Chicago School (1920s–30s)

  • City as “social laboratory”.
  • Wirth – Urbanism as a Way of Life: city = large, dense, permanent, heterogeneous; variables shape segregation, labour division, opportunity.
    • Critique: omits governance need.
  • Methods:
    • a) Ethnography (life histories, participant observation; e.g., The Gang, The Hobo).
    • b) Human Ecology (Park, Burgess, McKenzie): city as organism; competition allocates land.
    • Concentric Zone Model (1925):
      1. CBD (Zone I) – commerce, highest land value.
      2. Transition (Zone II) – industry & poorest rentals, crime.
      3. Working-class homes.
      4. Better resid. (single-detached).
      5. Commuter (suburban, upper-middle & upper).
    • Weaknesses: radial bias, ignores gentrification, multi-centres, choice, policy.
  • Later spatial refinements: Sector Theory (Hoyt); Multiple Nuclei (Harris & Ullman); GIS mapping today.

Conflict / New Urban Sociology (post-1960s)

  • Emphasize power, capitalism, state, racism, patriarchy.
  • Logan & Molotch – Growth Machine: elites (developers, banks, corporates) push pro-growth agenda; community interests sidelined.
  • Globalization lens:
    • Global Cities Theory (Sassen): cities (Toronto, Vancouver, NY, London, Tokyo) are command nodes for finance, telecom, culture.
    • Dual labour market: high-paid professionals vs. low-paid service migrants; spatial outcome = gentrified cores + marginalized peripheries.

Environmental Sociology & Urban Ecological Issues

Human–Environment Linkages (Dunlap & Rosa)

  1. Environment supplies resources.
  2. Humans produce waste that must be absorbed.
  3. Environment is habitat for all life.

Canadian Urban Environmental Problems

  • Air pollution (vehicle exhaust, smog) → morbidity/mortality.
  • Water quality: post-Walkerton focus; 18 % cities lacked adequate sewage (2005).
  • Solid waste: Canadians 2nd (after US) in per-capita generation; landfill scarcity in Toronto & Montréal.
  • Energy:
    • Rising climate-change concern; consumer vs. producer cities (Calgary/Edmonton less conservation urgency).

Ecological Footprint (Rees)

  • Measures land & water area needed for a population’s consumption + waste.
  • Average Canadian footprint ≈7 ha/capita; city range 6.87–9+ ha.
  • Canada 7th largest footprint of 130 nations; ~50 % due to carbon.

Sustainable Development & Urban Sustainability

  • Classic Brundtland definition (1987): meet present needs without compromising future generations; 3 E’s (Environment, Economy, Equity).
  • Municipal actions: solar/wind (Toronto), densification, green space, cycling infrastructure.

Theoretical Frames on Environment

  • Human Exemptionalist Paradigm (HEP) vs.

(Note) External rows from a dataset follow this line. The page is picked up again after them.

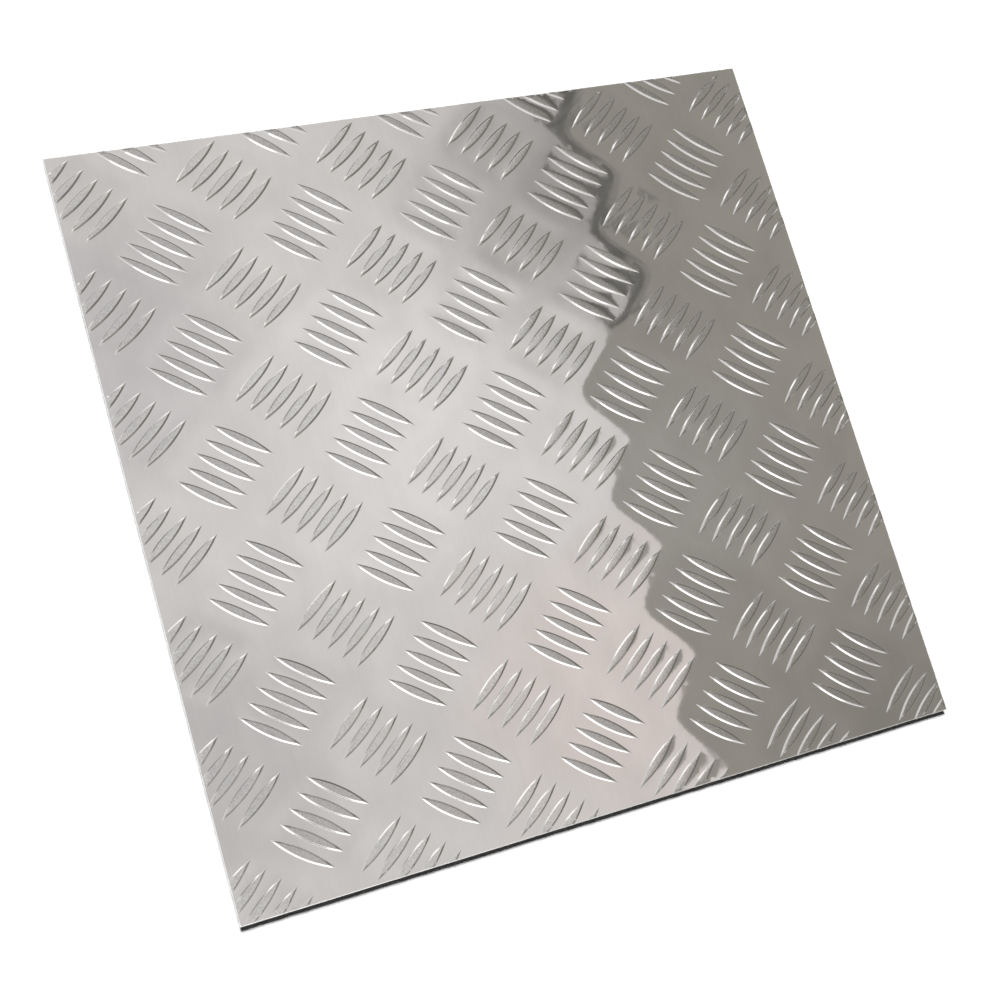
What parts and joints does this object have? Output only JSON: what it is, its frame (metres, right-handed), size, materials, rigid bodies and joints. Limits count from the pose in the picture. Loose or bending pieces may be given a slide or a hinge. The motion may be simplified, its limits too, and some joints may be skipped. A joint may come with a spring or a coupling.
{
  "type": "aluminium checker plate",
  "caption": "Flat square off-cut of rolled aluminium checker plate, with groups of raised lens-shaped treads laid alternately at right angles for grip.",
  "frame": {"origin": "middle of the sheet's flat underside", "axes": "+Z out of the treaded face, +X across the rolling direction, +Y along the rolling direction"},
  "size_m": [0.3, 0.3, 0.0037],
  "materials": {
    "mill_aluminium": "semi-bright mill finish"
  },
  "bodies": {
    "root": {"tread_plate": "mill_aluminium"}
  },
  "joints": []
}
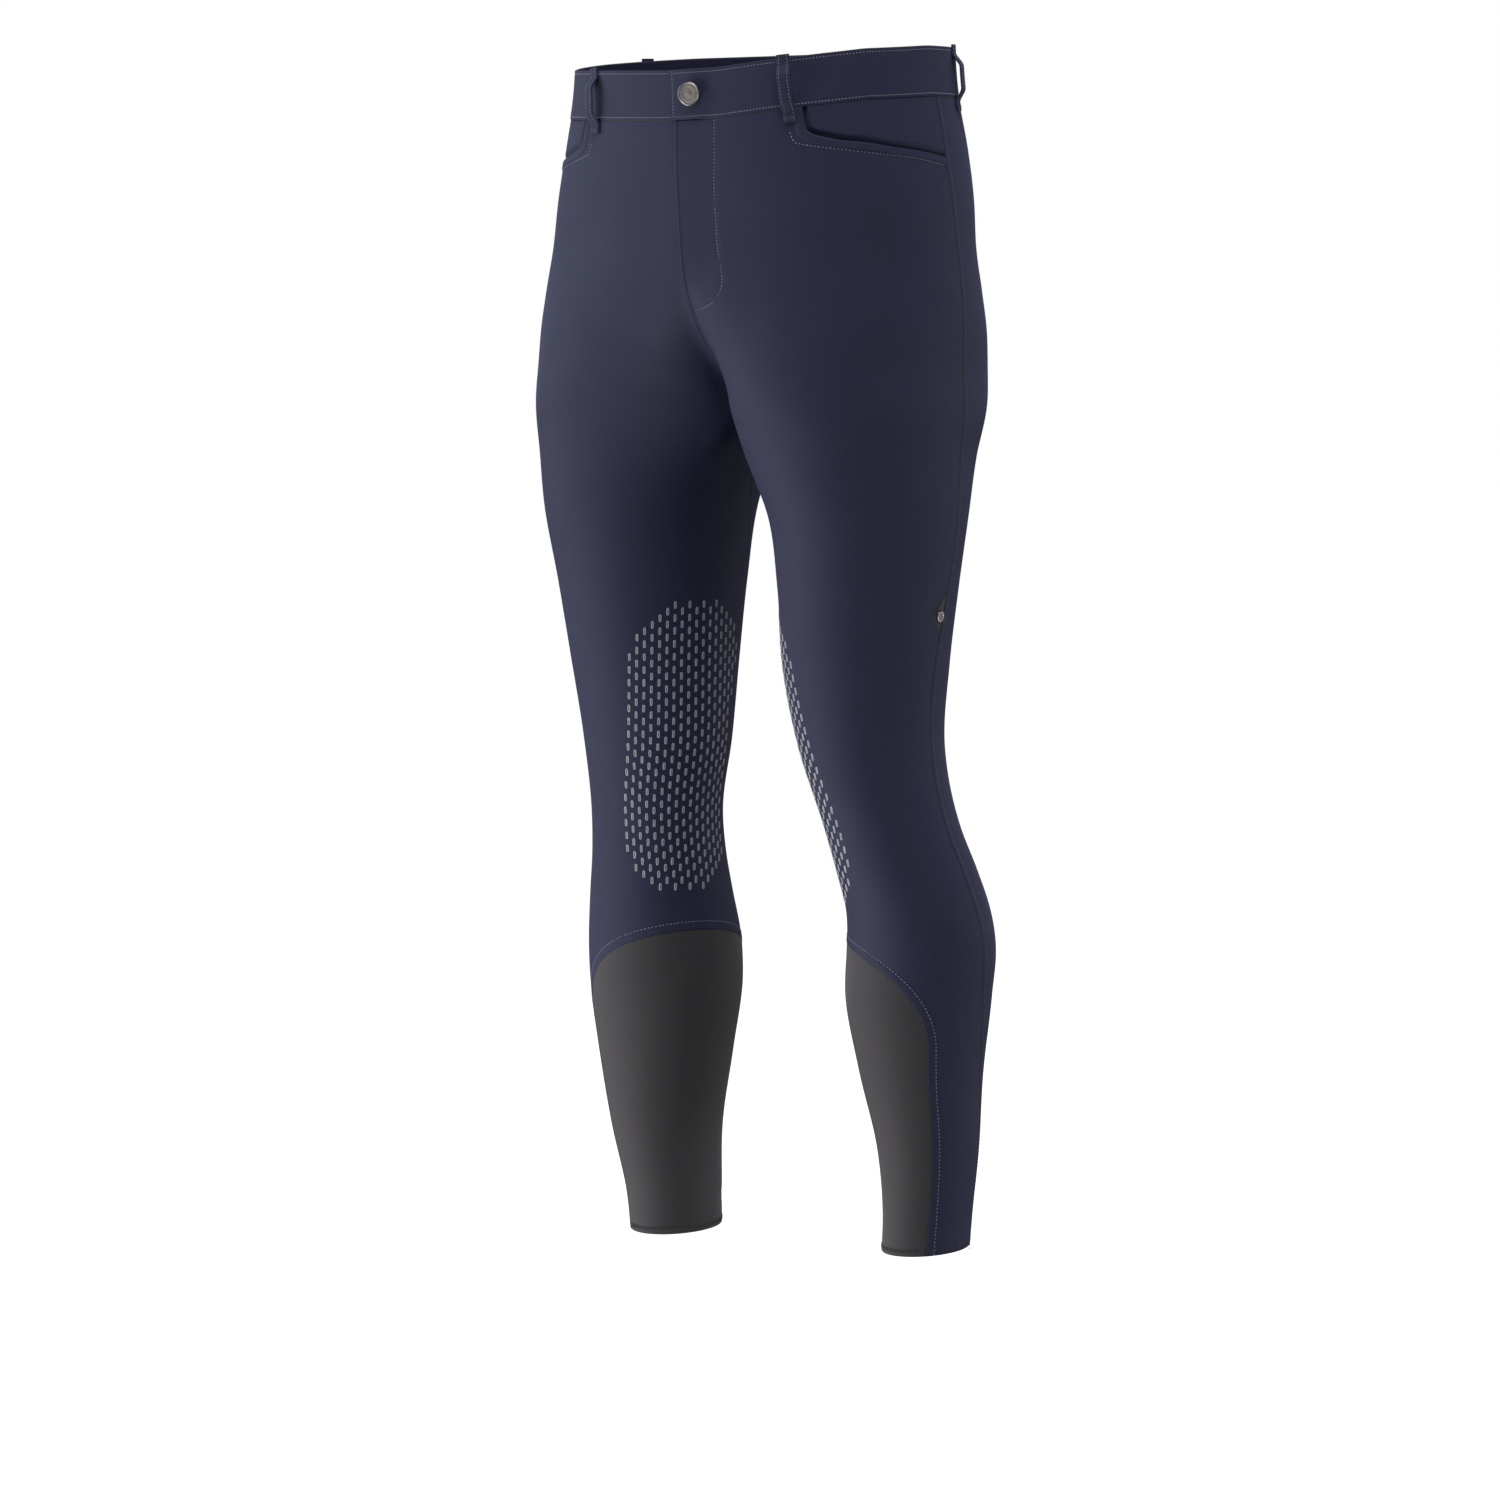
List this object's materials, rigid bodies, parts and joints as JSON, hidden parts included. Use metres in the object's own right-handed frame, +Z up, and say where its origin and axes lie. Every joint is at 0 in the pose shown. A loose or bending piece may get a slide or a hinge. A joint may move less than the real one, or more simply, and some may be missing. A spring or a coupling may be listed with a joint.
{
  "type": "riding breeches",
  "caption": "Full-length riding breeches in worn form: hollow stretch cloth with waistband, buttoned fly, slant pockets, belt loops, knee grips and contrast lower-leg panels.",
  "frame": {"origin": "centre of the waist opening, level with the middle of the front waistband, where the wearer's waist holds the garment", "axes": "+Z up, -Y to the front, +X to the wearer's left"},
  "size_m": [0.3824, 0.2626, 0.9404],
  "materials": {
    "navy_cloth": "smooth matte stretch knit, dark navy",
    "charcoal_cloth": "fine matte elastic knit, charcoal",
    "silver_metal": "satin nickel"
  },
  "bodies": {
    "root": {"front_right": "navy_cloth", "front_left": "navy_cloth", "back_right": "navy_cloth", "back_left": "navy_cloth", "pocket_facing_right": "navy_cloth", "pocket_facing_left": "navy_cloth", "waistband_right": "navy_cloth", "waistband_left": "navy_cloth", "belt_loop_front_right": "navy_cloth", "belt_loop_front_left": "navy_cloth", "belt_loop_side_right": "navy_cloth", "belt_loop_side_left": "navy_cloth", "belt_loop_back": "navy_cloth", "calf_panel_right": "charcoal_cloth", "calf_panel_left": "charcoal_cloth", "seam_gusset_left": "charcoal_cloth", "waist_button": "silver_metal", "side_stud_left": "silver_metal"}
  },
  "joints": []
}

New Ecological Paradigm (NEP) (Catton & Dunlap): NEP situates humans within ecosystem limits.
  • Functionalist-Technocratic view: rely on science & tech (hybrid cars, alt-fuels) to sustain growth.
  • Conflict / Political Economy / Urban Political Ecology:
    • Capitalism links labour & environmental oppression (O’Connor).
    • Urban political ecology examines privatization (water, utilities), deregulation, environmental justice.
    • Canadian examples: Africville (NS), polluted Indigenous reserves.

Urban Sprawl & Smart Growth

  • Sprawl = decentralization of people & jobs to low-density periphery; Calgary exemplifies.
  • Social costs: class segregation, weak neighbour ties, long commutes, job-access mismatch.
  • Environmental costs: farmland loss, highway build-out, ↑fuel use & emissions, transit inefficiency.
  • Mitigation:
    • Greenbelts (e.g., Portland 1979).
    • Smart Growth: infill, higher density, “urban villages” near transit; often targets young professionals & empty-nesters → affordability issues.
    • Gentrification (Vancouver, Calgary, Hamilton, Toronto): revitalizes cores but displaces lower-income/racialized groups.

Synthesis & Exam Cues

  • Canada’s demographic future = low fertility + ageing + immigration-driven growth; regional divergence.
  • Urban sociology evolved from functionalist order-keeping (Chicago) → conflictist power/inequality (growth machine, global cities).
  • Environmental sociology stresses ecosystem limits (NEP) vs. technofix optimism; equity lens key (environmental justice).
  • Sprawl, smart growth, gentrification are contemporary battlegrounds where demographic, urban, and environmental forces intersect.
  • Exam Tips:
    • Be able to reproduce CBR/TFR/CDR/IMR values and interpret their policy implications.
    • Contrast Malthus, Marx, Demographic Transition.
    • Draw & label Concentric Zone Model; critique via Canadian examples (gentrified cores, multi-CBDs).
    • Explain ecological footprint math & why Canadian cities exceed global biocapacity.
    • Discuss smart growth vs. sprawl in terms of 3 E’s of sustainability.